▸ **Objective**
Write the material out again, line by line, exactly as it is.

○ ○ ○ ○ ○ ○ ○

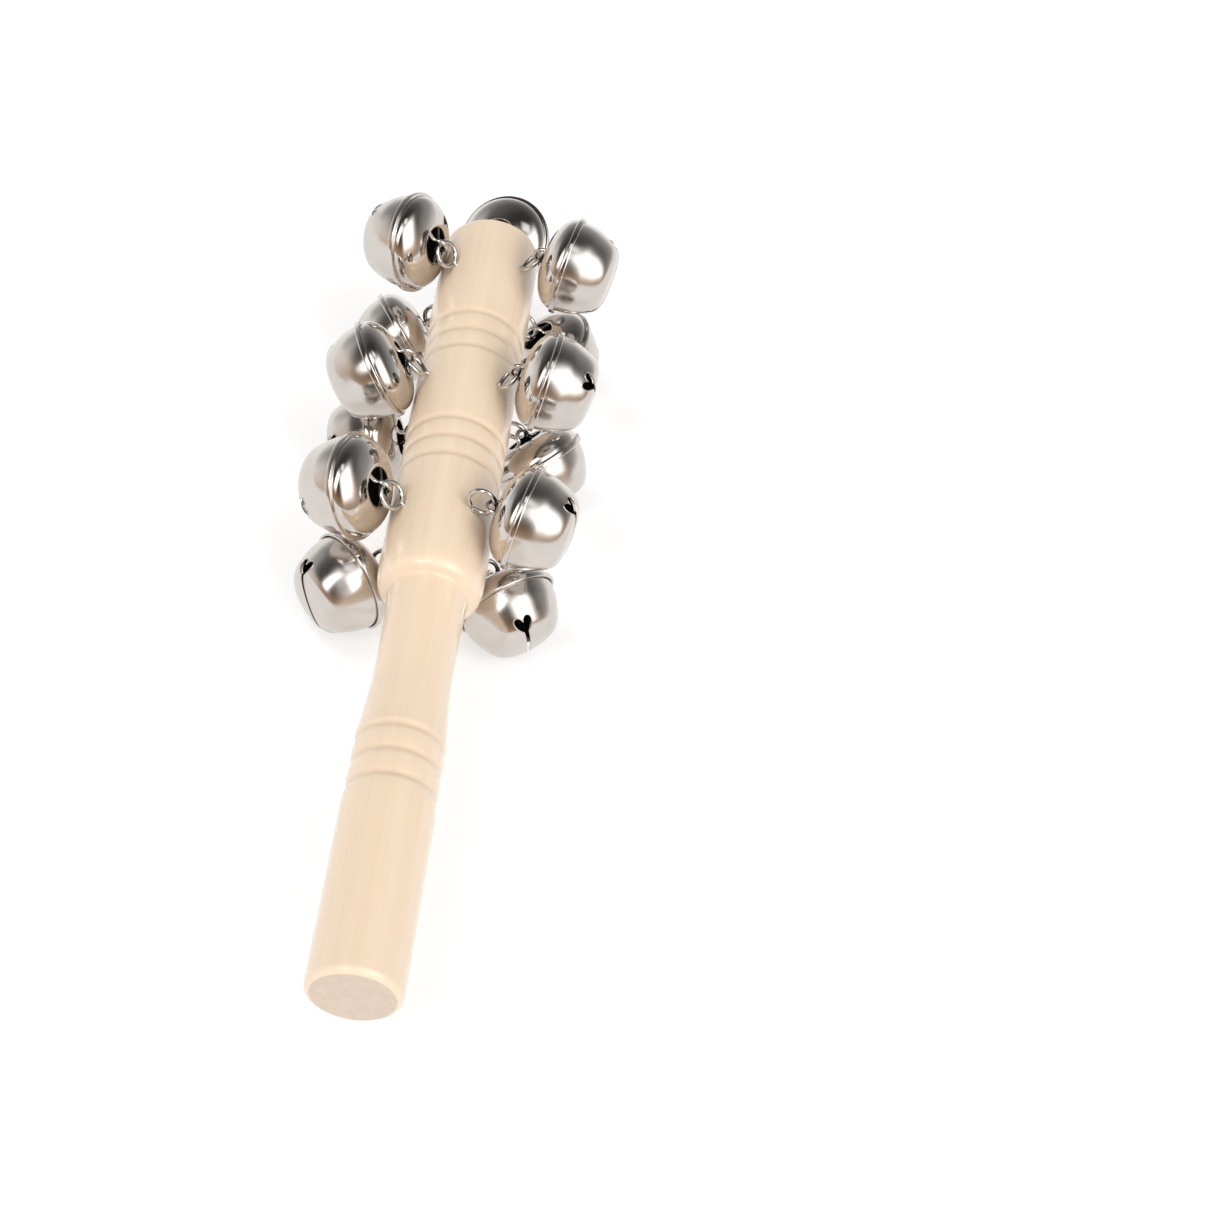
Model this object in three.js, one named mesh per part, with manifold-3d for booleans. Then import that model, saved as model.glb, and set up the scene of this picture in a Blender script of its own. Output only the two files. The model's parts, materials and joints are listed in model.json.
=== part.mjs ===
// Jingle stick: a turned wooden handle with a grooved barrel that carries thirteen sleigh bells.
// Every bell hangs by a wire loop from its own screw eye and holds one loose steel pellet.
// Millimetres. The stick lies along Y, butt end towards -Y and head towards +Y, +Z up.
import * as THREE from 'three';
import { mergeVertices } from 'three/addons/utils/BufferGeometryUtils.js';
import Module from 'manifold-3d';

// ---------- driving dimensions ----------
const STICK_LENGTH = 227;
const HANDLE_R = 10.25;
const NECK_R = 8.8;
const HEAD_R = 12.55;
const END_ROUND = 2.4;
const GROOVE_HALF = 1.15;
const GROOVE_DEPTH = 0.45;
const HANDLE_GROOVES = [49, 55.6, 62];
const MIDDLE_GROOVES = [141, 147, 153];
const TIP_GROOVES = [178.5, 184.5, 190.7];
const STICK_SEGMENTS = 24;

const EYE_REACH = 19.8; // stick axis to the outermost wire centre of an eye
const EYE_RING_R = 3.2; // ring radius at the wire centre
const EYE_WIRE_R = 0.6;
const SHANK_R = 0.7;
const SHANK_TIP = 5.2; // shank tip to stick axis
const PILOT_R = 1.1;
const PILOT_FLOOR = 4.2; // floor of the pilot hole to stick axis

const CROWN_Z = 0.7; // eye wire centre to the bell's crown
const CROWN_HOLE_R = 4.6;
const RIM_R = 12.75;
const RIM_Z = 7.0; // eye wire centre to the middle of the rim
const RIM_HALF = 0.7;
const BODY_R = 11.9;
const CUP_BOTTOM_Z = 19.2; // eye wire centre to the lowest point of the cup
const SHEET = 0.6;
const SEAM_GAP = 0.35; // between the rolled rim and the cup's edge
const SLOT_WIDTH = 1.4;
const SLOT_END_R = 1.9;
const SLOT_END_OFFSET = 7.6;
const LOOP_R = 1.9; // bend radius of the wire loop at its centre line
const LOOP_WIRE_R = 0.55;
const PELLET_R = 3.25;
const PELLET_MID_Z = 10.1; // middle of the space the pellet's centre can reach
const PELLET_SIDE = 7.0; // how far it can go sideways from there
const PELLET_DOWN = 4.5; // and towards the cup's bottom
const BELL_SEGMENTS = 14;

const STICK_TILT = 2.0; // degrees, the head a little higher than the handle

// Where each bell hangs: station along the stick, angle of its eye round the stick from the top,
// turn of the eye on its own shank, lean of the bell away from straight out, and roll of the cup
// about the bell's own axis (degrees). The eyes are set by hand, so no two are quite alike.
// A flat eye lies across the stick, and the bell's loop has slid round its ring.
const BELLS = [
  { name: 'front_upper_left', along: 125.3, around: -49.5, turn: -13.8, lean: -68.7, roll: 111 },
  { name: 'front_upper_right', along: 125.2, around: 30, turn: -13.8, lean: 63, roll: 91, flat: true },
  { name: 'front_lower_right', along: 126.5, around: 132.5, turn: 73, lean: -55, roll: 151 },
  { name: 'front_lower_left', along: 123.6, around: -135.5, turn: -57, lean: 56.5, roll: 68 },
  { name: 'middle_upper_left', along: 170.2, around: -54.2, turn: 18.4, lean: -68.9, roll: 35 },
  { name: 'middle_upper_right', along: 168, around: 36.1, turn: -7.1, lean: 59.4, roll: 29 },
  { name: 'middle_lower_right', along: 173, around: 124.5, turn: -74, lean: 28, roll: 148 },
  { name: 'middle_lower_left', along: 168.5, around: -138, turn: -10, lean: 29, roll: 145 },
  { name: 'tip_upper_left', along: 209.4, around: -43.6, turn: -20.1, lean: -69.4, roll: 8 },
  { name: 'tip_upper_right', along: 212.2, around: 39.9, turn: -13.5, lean: 53.4, roll: 142 },
  { name: 'tip_lower_right', along: 213, around: 129.5, turn: 5, lean: 6, roll: 150 },
  { name: 'tip_lower_left', along: 211, around: -136.5, turn: -66, lean: 30, roll: 26 },
  { name: 'end', end: true, turn: 62, lean: 57, roll: 60 },
];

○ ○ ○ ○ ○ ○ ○

▸ **Exercise result**
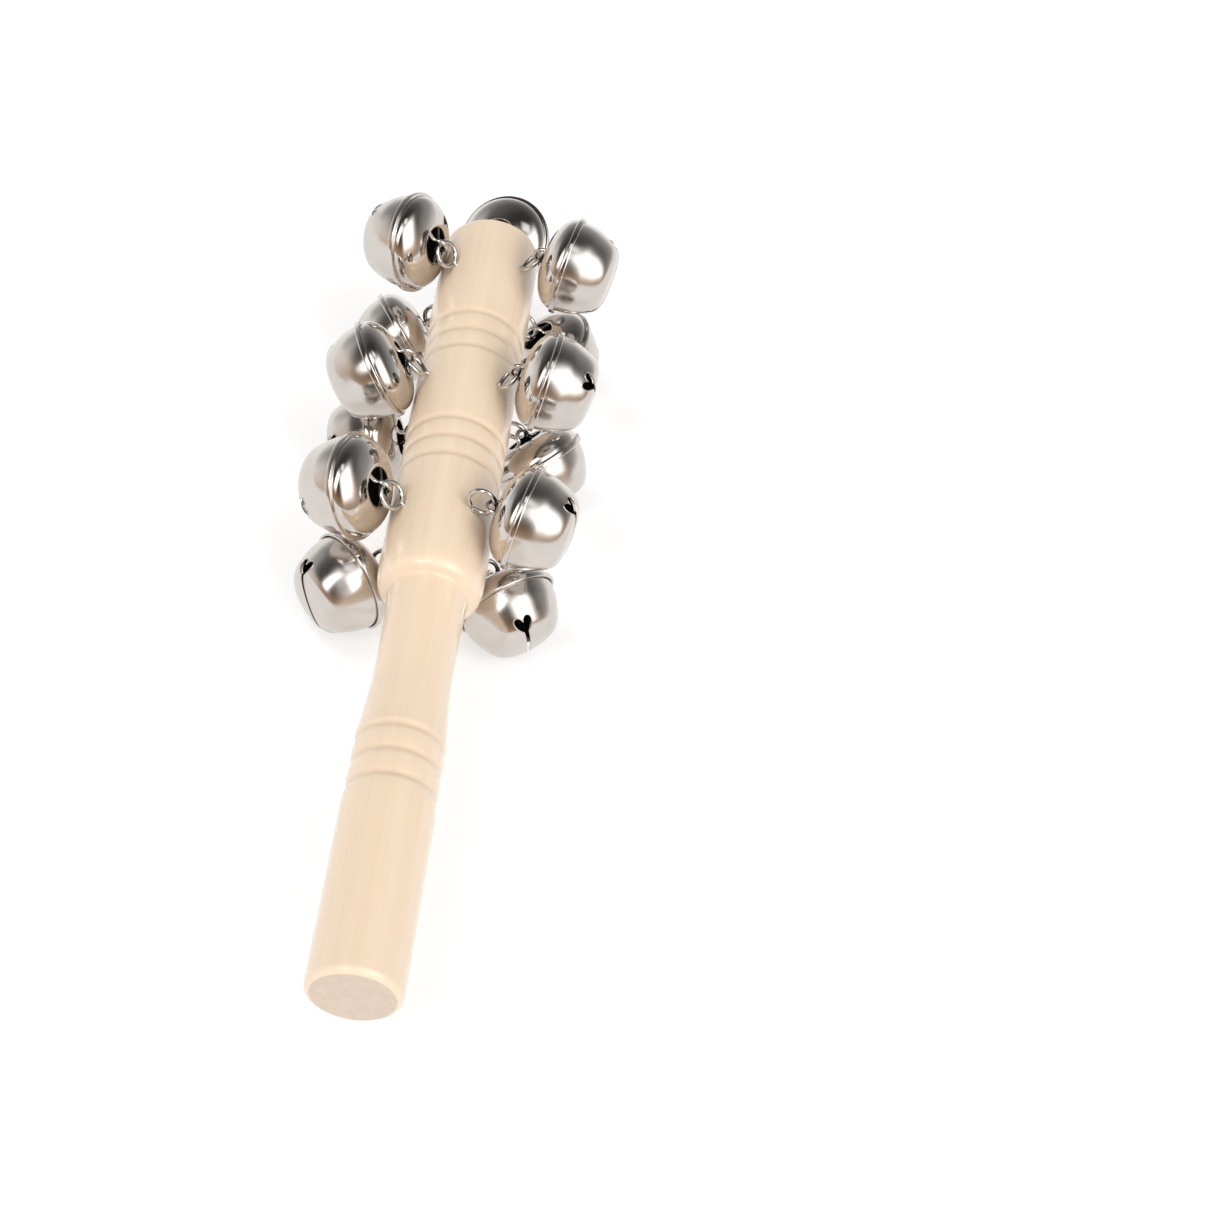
Model this object in three.js, one named mesh per part, with manifold-3d for booleans. Then import that model, saved as model.glb, and set up the scene of this picture in a Blender script of its own. Output only the two files. The model's parts, materials and joints are listed in model.json.
=== part.mjs ===
// Jingle stick: a turned wooden handle with a grooved barrel that carries thirteen sleigh bells.
// Every bell hangs by a wire loop from its own screw eye and holds one loose steel pellet.
// Millimetres. The stick lies along Y, butt end towards -Y and head towards +Y, +Z up.
import * as THREE from 'three';
import { mergeVertices } from 'three/addons/utils/BufferGeometryUtils.js';
import Module from 'manifold-3d';

// ---------- driving dimensions ----------
const STICK_LENGTH = 227;
const HANDLE_R = 10.25;
const NECK_R = 8.8;
const HEAD_R = 12.55;
const END_ROUND = 2.4;
const GROOVE_HALF = 1.15;
const GROOVE_DEPTH = 0.45;
const HANDLE_GROOVES = [49, 55.6, 62];
const MIDDLE_GROOVES = [141, 147, 153];
const TIP_GROOVES = [178.5, 184.5, 190.7];
const STICK_SEGMENTS = 24;

const EYE_REACH = 19.8; // stick axis to the outermost wire centre of an eye
const EYE_RING_R = 3.2; // ring radius at the wire centre
const EYE_WIRE_R = 0.6;
const SHANK_R = 0.7;
const SHANK_TIP = 5.2; // shank tip to stick axis
const PILOT_R = 1.1;
const PILOT_FLOOR = 4.2; // floor of the pilot hole to stick axis

const CROWN_Z = 0.7; // eye wire centre to the bell's crown
const CROWN_HOLE_R = 4.6;
const RIM_R = 12.75;
const RIM_Z = 7.0; // eye wire centre to the middle of the rim
const RIM_HALF = 0.7;
const BODY_R = 11.9;
const CUP_BOTTOM_Z = 19.2; // eye wire centre to the lowest point of the cup
const SHEET = 0.6;
const SEAM_GAP = 0.35; // between the rolled rim and the cup's edge
const SLOT_WIDTH = 1.4;
const SLOT_END_R = 1.9;
const SLOT_END_OFFSET = 7.6;
const LOOP_R = 1.9; // bend radius of the wire loop at its centre line
const LOOP_WIRE_R = 0.55;
const PELLET_R = 3.25;
const PELLET_MID_Z = 10.1; // middle of the space the pellet's centre can reach
const PELLET_SIDE = 7.0; // how far it can go sideways from there
const PELLET_DOWN = 4.5; // and towards the cup's bottom
const BELL_SEGMENTS = 14;

const STICK_TILT = 2.0; // degrees, the head a little higher than the handle

// Where each bell hangs: station along the stick, angle of its eye round the stick from the top,
// turn of the eye on its own shank, lean of the bell away from straight out, and roll of the cup
// about the bell's own axis (degrees). The eyes are set by hand, so no two are quite alike.
// A flat eye lies across the stick, and the bell's loop has slid round its ring.
const BELLS = [
  { name: 'front_upper_left', along: 125.3, around: -49.5, turn: -13.8, lean: -68.7, roll: 111 },
  { name: 'front_upper_right', along: 125.2, around: 30, turn: -13.8, lean: 63, roll: 91, flat: true },
  { name: 'front_lower_right', along: 126.5, around: 132.5, turn: 73, lean: -55, roll: 151 },
  { name: 'front_lower_left', along: 123.6, around: -135.5, turn: -57, lean: 56.5, roll: 68 },
  { name: 'middle_upper_left', along: 170.2, around: -54.2, turn: 18.4, lean: -68.9, roll: 35 },
  { name: 'middle_upper_right', along: 168, around: 36.1, turn: -7.1, lean: 59.4, roll: 29 },
  { name: 'middle_lower_right', along: 173, around: 124.5, turn: -74, lean: 28, roll: 148 },
  { name: 'middle_lower_left', along: 168.5, around: -138, turn: -10, lean: 29, roll: 145 },
  { name: 'tip_upper_left', along: 209.4, around: -43.6, turn: -20.1, lean: -69.4, roll: 8 },
  { name: 'tip_upper_right', along: 212.2, around: 39.9, turn: -13.5, lean: 53.4, roll: 142 },
  { name: 'tip_lower_right', along: 213, around: 129.5, turn: 5, lean: 6, roll: 150 },
  { name: 'tip_lower_left', along: 211, around: -136.5, turn: -66, lean: 30, roll: 26 },
  { name: 'end', end: true, turn: 62, lean: 57, roll: 60 },
];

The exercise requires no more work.